The upside to tarped-over seats, spotty trash pickup and a slightly dangerous vibe conveyed by the fully encaged walkway leading from the BART stop to the Coliseum is very affordable tickets.

The cheap seats for $17 on the team’s website and can be had at a considerable discount on the secondhand market—a mid-April tilt with the Astros runs about $6, or triple the sum for parking, the most expensive part of your day at O.Co. Ignoring your girlfriend to keep score is vastly easier when you can buy her multiple doses of cotton candy without going into hock.

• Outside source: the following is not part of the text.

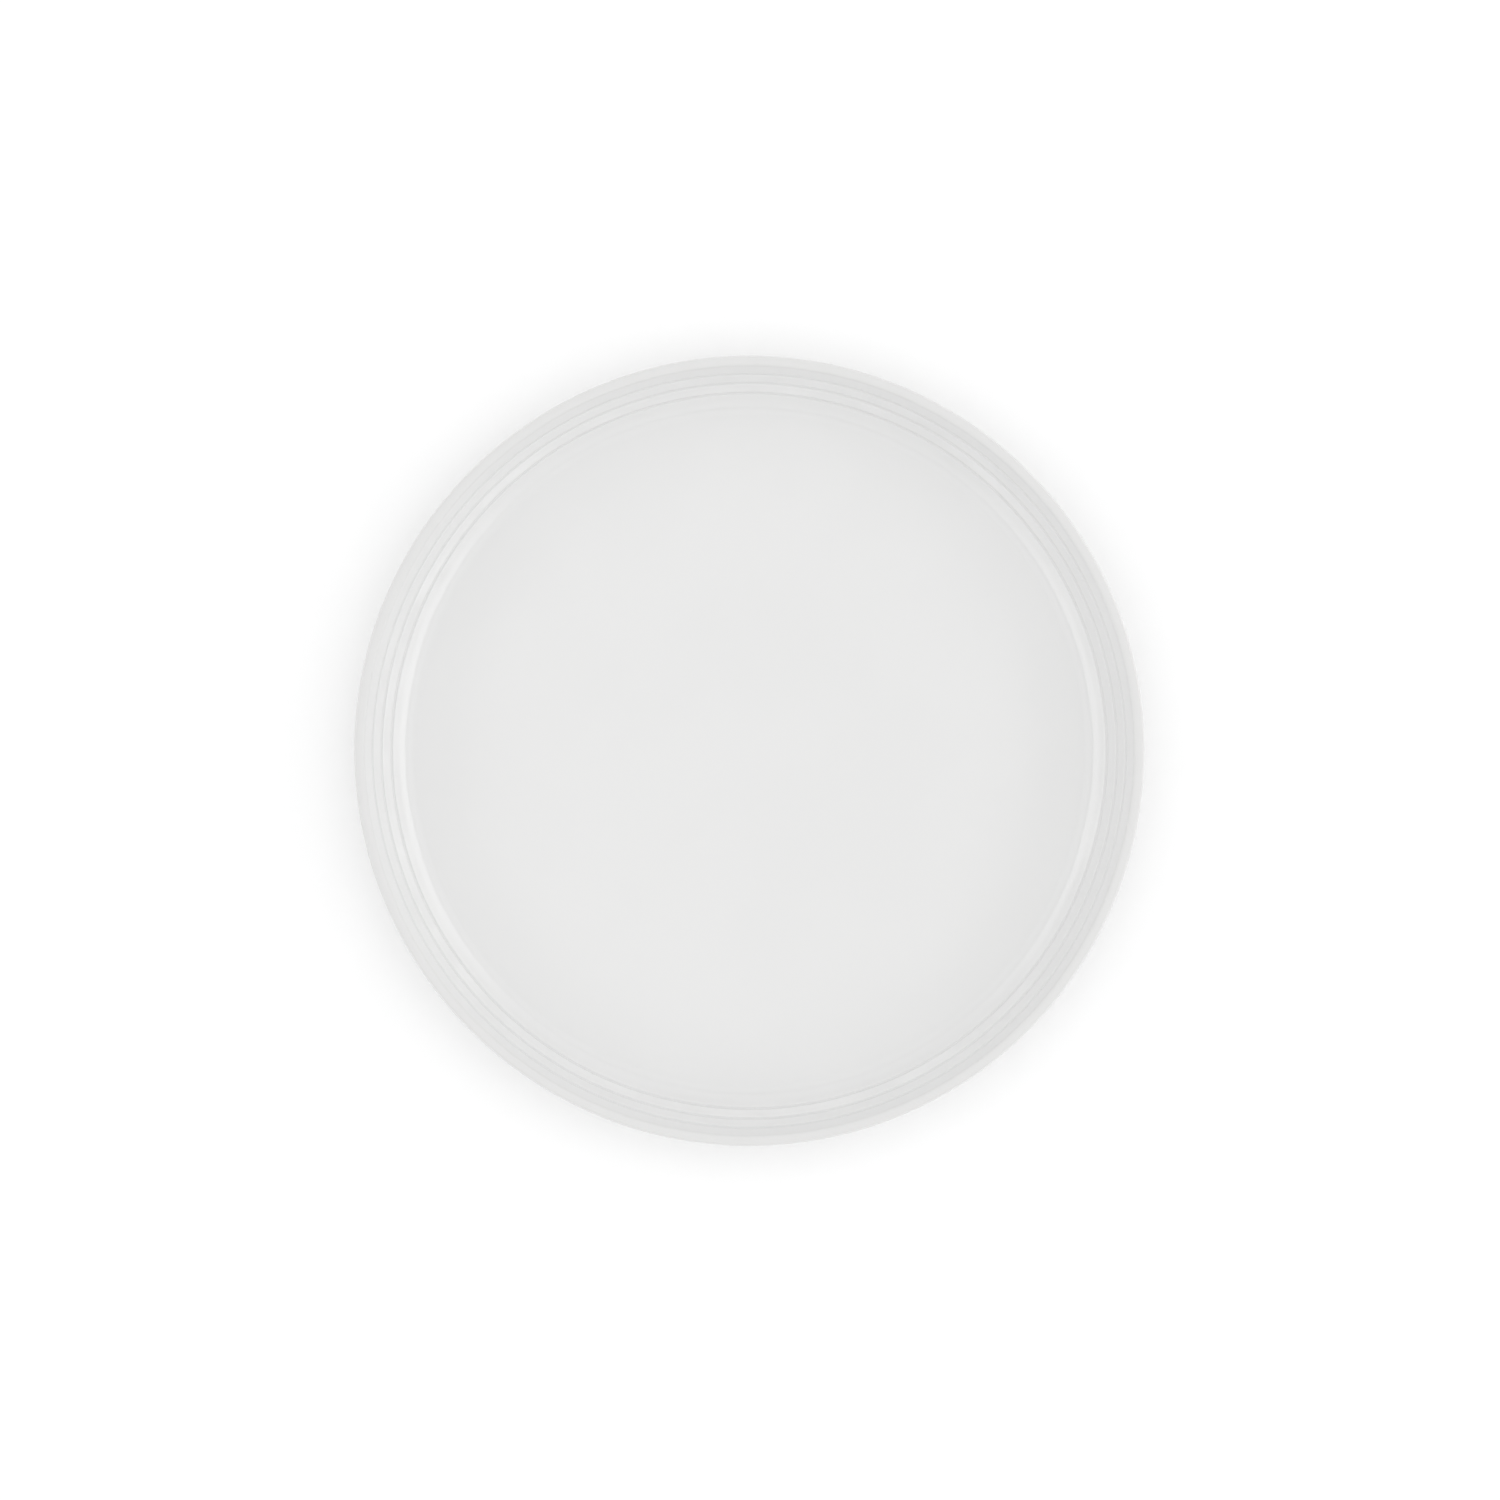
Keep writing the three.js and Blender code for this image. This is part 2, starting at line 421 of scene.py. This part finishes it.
# The table under the plate. A wide sheet of matt white board, lit a little from below, so that
# it stays whiter than the glaze right up to the soft shadow round the rim.
table_size = 12  # metres
table_colour = (0.93, 0.93, 0.93, 1)
table_shade = (0.915, 0.915, 0.915, 1)
mottle_size = 60 * MM
tooth_size = 1.2 * MM
tooth_height = 0.02 * MM
board_least_roughness = 0.75
board_roughness_range = 0.1
board_glow = 0.035
bpy.ops.object.select_all(action="DESELECT")
bpy.ops.mesh.primitive_plane_add(size=table_size)
table = bpy.context.object
table.name = table.data.name = "white_board"
board, start = new_material("matt_white_board")
place = start.node("TexCoord", output="Object")
tooth = place.noise(tooth_size, detail=2)
surface = start.node("BsdfPrincipled", {}, {
    "Base Color": place.noise(mottle_size, detail=3).blend(table_colour, table_shade),
    "Roughness": tooth * board_roughness_range + board_least_roughness,
    "Emission Color": (1, 1, 1, 1),
    "Emission Strength": board_glow,
    "Normal": start.node("Bump", {}, {"Distance": 1, "Height": tooth * tooth_height}),
})
start.node("OutputMaterial", {}, {"Surface": surface})
table.data.materials.append(board)

# The studio. A tent of white cloth stands round the plate and is lit from outside, by lamps over
# its top and by two rings of lamps near the table. On the right both rings are stronger. On the
# left the upper one is stronger and the lower one is shaded. The cloth blurs all their edges.
cloth_glow = 0.42
low_ring_glow = 1.6
middle_ring_glow = 0.8
top_glow = 0.79
right_low_glow = 0.7
right_middle_glow = 1.4
left_low_shade = 1.2
left_middle_glow = 1.1
side_full = radians(10)  # to either side of right or left
side_faded = radians(55)
top_faded = radians(22)  # above the table
top_full = radians(58)
tent = bpy.data.worlds.new("light_tent")
tent.use_nodes = True
tent.node_tree.nodes.clear()
start = Field(tent.node_tree)
direction = start.node("TexCoord", output="Generated")
along_x, up = (start.node("SeparateXYZ", {}, {0: direction}, axis) for axis in (0, 2))


def lit_ring(bottom, top, fade):
    """1 on the cloth between two heights, given as degrees above the table, and 0 beyond them."""
    rising = up.rise(sin(radians(bottom - fade)), sin(radians(bottom + fade)))
    falling = up.rise(sin(radians(top + fade)), sin(radians(top - fade)))
    return rising * falling


low_ring = lit_ring(bottom=3, top=9, fade=2)
middle_ring = lit_ring(bottom=15, top=27, fade=4)
over_top = up.rise(sin(top_faded), sin(top_full))
bearing = along_x * (1 - up * up) ** -0.5
on_right = bearing.rise(cos(side_faded), cos(side_full))
on_left = bearing.rise(-cos(side_faded), -cos(side_full))
low_glow = on_right * right_low_glow - on_left * left_low_shade + low_ring_glow
middle_glow = on_right * right_middle_glow + on_left * left_middle_glow + middle_ring_glow
glow = low_ring * low_glow + middle_ring * middle_glow + over_top * top_glow + cloth_glow
tent_light = start.node("Background", {}, {"Strength": glow, "Color": (1, 1, 1, 1)})
start.node("OutputWorld", {}, {"Surface": tent_light})
bpy.context.scene.world = tent

# The camera looks straight down from high above, through a long lens, a hair off the plate's middle.
lens = 200  # the lens and the sensor are in millimetres, as the camera takes them
sensor = 36
view_width = 512 * MM
aim_x = 0.24 * MM
aim_y = 0.27 * MM
bpy.ops.object.camera_add(rotation=(0, 0, 0))
camera = bpy.context.object
camera.name = camera.data.name = "overhead_camera"
camera.data.lens = lens
camera.data.sensor_width = sensor
camera.location = (aim_x, aim_y, plate_height + view_width * lens / sensor)
camera.data.clip_end = 50
bpy.context.scene.camera = camera
bpy.context.scene.view_settings.view_transform = "Standard"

In each of the last two years, I’ve had the pleasure of visiting to the Coliseum for the playoffs when my Detroit Tigers came to town. Even when filled to close to capacity I’d only pay about $40 apiece for cheap seats—or about a tenth of what that seat would fetch on the secondhand market in famously affluent downtown Detroit.

You get the picture.

So, as he awkwardly apologizes his way into retirement, I’d like to thank Bud Selig for his inaction on this matter. His lack of leadership, inability to assertively disappoint one or the other powerful interests and general cowardice is a true boon to the dirtbag.

Long may Selig’s example reign, if not his physical manifestation.